The New Testament Jacob first identifies
himself and his pilgrim audience and then
immediately speaks of trials and tests
(1:2-4). A similar theme emerges later in the
first chapter when trials are connected to
temptations and desires (1:12-15).
Then later in the chapter, the letter
addresses the other pilgrim theme mentioned
above: how to maintain a religious identity in
an alien world. Along these lines he also says
that we must stay “unstained from the world”

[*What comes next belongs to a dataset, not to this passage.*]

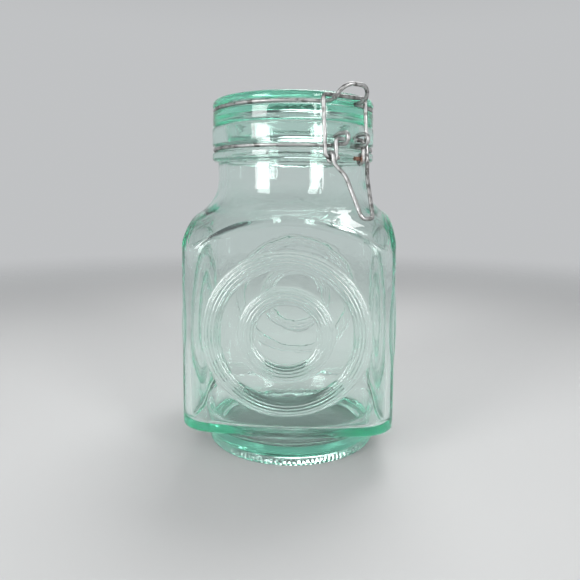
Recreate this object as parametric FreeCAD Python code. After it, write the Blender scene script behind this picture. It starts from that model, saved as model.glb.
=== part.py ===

(1:27). The audience may be deluged by a
foreign culture replete with its own styles
and fads, but James does not want them to
forget about who they are (1:24-25), or be
deceived about their religious origins (1:22,
26).
The alternative to assimilation is deliberate
recognition of our home and ancestry: “Do not
be deceived, my beloved brothers. Every good
gift and every perfect gift is from above,
coming down from the Father of lights with
whom there is no variation or shadow due to
change” (1:16-17). James says that we are from
above, we have God as our Father, and our
connection with our home and ancestry cannot
be eradicated by change.
“From above” means that everything worth
living for is from the place where God
dwells. We should spend our time
thinking and dreaming of our true home in
heaven. This resident alien mentality is very
much a part of any immigrant’s existence.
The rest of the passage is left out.